A: The conclave features elaborate voting and vote-counting procedures to prevent fraud. Cardinals are selected by lot to count and double-count the ballots and collect votes from sick cardinals.
Q: How does a cardinal become pope once he is elected?
A: Simply by answering "I accept" to the question, "Do you accept your canonical election as supreme pontiff?" (In the unlikely event that the new pope is not already a bishop, he must first be consecrated a bishop by the cardinals.)
Q: Can a pope refuse his election?
A: Technically, yes, although it has been centuries since any cardinal has done so. In 1271, St. Philip Benizi fled the conclave and hid until another man was elected.
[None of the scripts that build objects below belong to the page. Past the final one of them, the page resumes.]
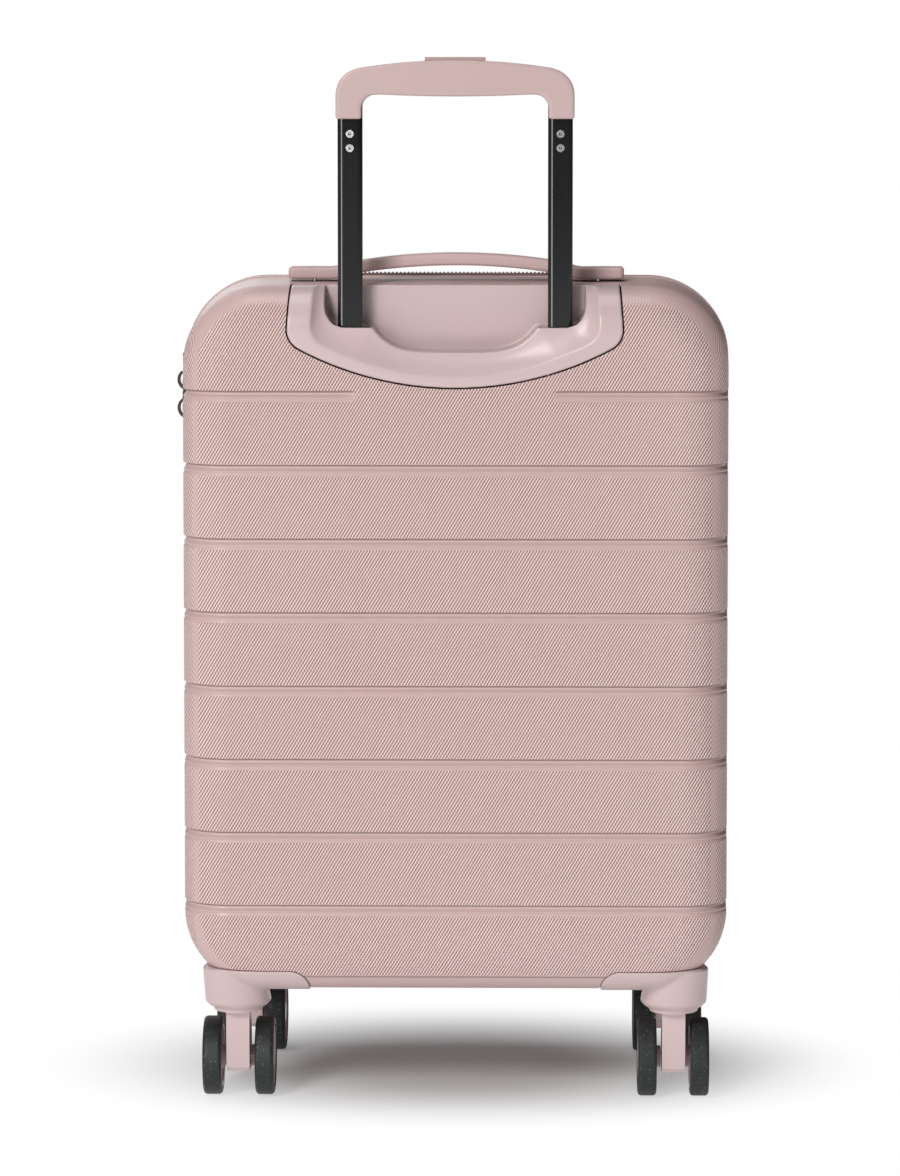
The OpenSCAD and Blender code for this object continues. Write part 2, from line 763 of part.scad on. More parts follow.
module tyre(sx) {
    r = 2.4;
    color([0.17, 0.18, 0.18]) translate([0, trail, wheel_r]) rotate([0, sx * 90, 0])
        translate([0, 0, hub_in]) rotate_extrude($fn = 128) {
            translate([hub_r, 0]) square([wheel_r - hub_r - r, wheel_w]);
            translate([hub_r, r]) square([wheel_r - hub_r, wheel_w - 2 * r]);
            for (z = [r, wheel_w - r]) translate([wheel_r - r, z]) circle(r, $fn = 32);
        }
}

// ---------------------------------------------------------------- nodes

back_shell();
to_back() zip_tape();  // back_zip_tape
handle_cup();
outer_tubes();
tube_foot_blocks();
mirror([1, 0, 0]) wheel_housing();  // housing_back_left
wheel_housing();  // housing_back_right
back_lining();
packing_straps();
lock_case();
back_screws();
carry_band_ends();
for (i = [0:2]) lock_dial(i);
lock_button();
zip_slider(slider_up_z);  // zip_slider_upper
zip_slider(slider_low_z);  // zip_slider_lower
zip_pull(slider_up_z, -1);  // zip_pull_upper
zip_pull(slider_low_z, 1);  // zip_pull_lower
carry_band_centre();
middle_tubes();
middle_guides();
inner_tubes();
inner_guides();
grip();
tube_rivets();
release_button();
push_rods();
front_shell();
to_front() zip_tape();  // front_zip_tape
mirror([1, 0, 0]) mirror([0, 1, 0]) wheel_housing();  // housing_front_left
mirror([0, 1, 0]) wheel_housing();  // housing_front_right
front_lining();
front_screws();
divider_panel();
for (row = ["back", "front"], side = ["left", "right"]) {
    place = str(row, "_", side);
    sx = side == "left" ? -1 : 1;
    sy = row == "back" ? -1 : 1;
    at_caster(sx, sy) fork();
    at_caster(sx, sy) caster_pins();
    for (which = ["outer", "inner"]) {
        facing = which == "outer" ? sx : -sx;
        at_caster(sx, sy) hub(facing);
        at_caster(sx, sy) tyre(facing);
    }
}
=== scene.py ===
# Hard shell cabin suitcase on four twin-wheel casters, seen from its trolley side.
import math

import bpy
import numpy as np
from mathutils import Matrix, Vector


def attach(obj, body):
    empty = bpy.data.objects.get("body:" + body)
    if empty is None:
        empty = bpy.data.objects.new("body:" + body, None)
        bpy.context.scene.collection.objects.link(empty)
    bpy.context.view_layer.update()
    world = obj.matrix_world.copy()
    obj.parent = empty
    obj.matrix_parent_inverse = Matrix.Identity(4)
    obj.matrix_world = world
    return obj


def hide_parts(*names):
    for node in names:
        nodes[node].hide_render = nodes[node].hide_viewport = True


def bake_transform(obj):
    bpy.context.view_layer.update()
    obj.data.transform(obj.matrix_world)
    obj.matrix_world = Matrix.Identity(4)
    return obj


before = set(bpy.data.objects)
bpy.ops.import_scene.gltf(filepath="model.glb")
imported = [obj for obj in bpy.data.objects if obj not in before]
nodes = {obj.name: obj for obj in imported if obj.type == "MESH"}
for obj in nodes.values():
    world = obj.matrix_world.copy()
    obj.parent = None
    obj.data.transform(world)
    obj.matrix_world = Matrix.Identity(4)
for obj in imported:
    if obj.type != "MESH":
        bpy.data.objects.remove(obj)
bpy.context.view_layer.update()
mm = 0.001
scene = bpy.context.scene


# Selecting and modelling helpers

def leaveEdit():
    if bpy.context.object and bpy.context.object.mode != "OBJECT":
        bpy.ops.object.mode_set(mode="OBJECT")


def clearSelection():
    leaveEdit()
    bpy.ops.object.select_all(action="DESELECT")


def activate(piece):
    clearSelection()
    piece.select_set(True)
    bpy.context.view_layer.objects.active = piece


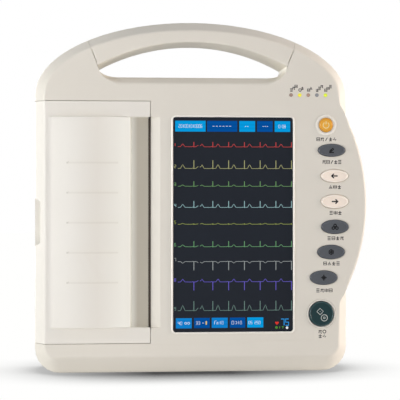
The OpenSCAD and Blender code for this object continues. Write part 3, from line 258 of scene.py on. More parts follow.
def dress(node, finish, edge=0.0):
    """Gives a CAD piece its finish, and rounds its edges a little, in millimetres."""
    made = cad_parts[node]
    made.material_slots[0].material = finish
    made.modifiers.new("joined corners", "WELD").merge_threshold = 1e-6
    if edge:
        rounded = made.modifiers.new("rounded edges", "BEVEL")
        rounded.width = edge * MM
        rounded.segments = 2
        rounded.limit_method = "ANGLE"
        rounded.angle_limit = math.radians(30)
    made.modifiers.new("even shading", "WEIGHTED_NORMAL").keep_sharp = True


# The spangle's crystals are 4 mm across; the ground steel's marks run round the bar.
galvanised = metal("galvanised sheet steel", "C3C7C8", "A4AAAD", 0.38, 4.0, kind="TexVoronoi")
ground_steel = metal("ground steel bar", "C9CACA", "B4B6B7", 0.2, 0.8, (1, 1, 0.2))
plated_can = metal("bright plated steel can", "B9BCBE", "9DA1A4", 0.32, 1.2, (1, 8, 1))
dress("printer_chassis", galvanised, 0.15)
dress("stepper_motor", plated_can, 0.4)
dress("idler_pin", ground_steel, 0.15)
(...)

St. Charles Borromeo declined election in the 16th century, and Cardinal Robert Bellarmine did the same in the 17th century.
Q: How does a pope choose his papal name?
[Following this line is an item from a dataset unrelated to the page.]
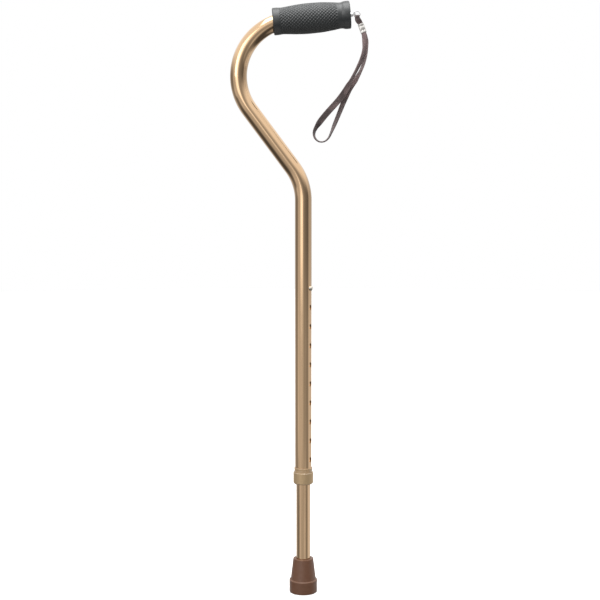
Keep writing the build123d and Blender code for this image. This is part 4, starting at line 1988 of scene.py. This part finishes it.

A: Simply put, he takes whatever name he chooses. There is no law that mandates a new name, but the practice has been standard for about the last 1,000 years. Some honor a favorite saint or a beloved pope. Others honor their predecessors — John Paul II followed John Paul I, who succeeded Paul VI and John XXIII, while Benedict drew on a long church tradition: the last pope to choose this name, Benedict XV, reigned from 1914 to 1922. The only name that is sacrosanct is Peter, the first pope.
Q: What does the white smoke mean?
A: Ballots are burned in a special stove, whose chimney is visible to onlookers in St. Peter’s Square. Black smoke means there is no winner; white smoke means a new pope has been elected. The only record of the voting is a document prepared at the end of the election. It is given to the new pope and placed in a sealed envelope in the archives, only to be opened with papal permission.
Q: How does the world know a new pope is elected?
A: After white smoke swirls up for the chimney, a senior cardinal will announce from the balcony of St. Peter’s Basilica, "Annuntio vobis gaudium magnum. Habemus papam" — "I announce to you news of great joy. We have a pope."
Q: What is the new pope’s first official act?
A: By tradition, after changing into his white papal vestments, the pope delivers his first "urbi et orbi" blessing to the city of Rome and the world.
Q: What are the official ceremonies following the election?
A: About a week after his election, the new pope will celebrate his installation Mass inside St. Peter’s. The new pope will also take possession of his cathedral, St. John Lateran, as bishop of Rome.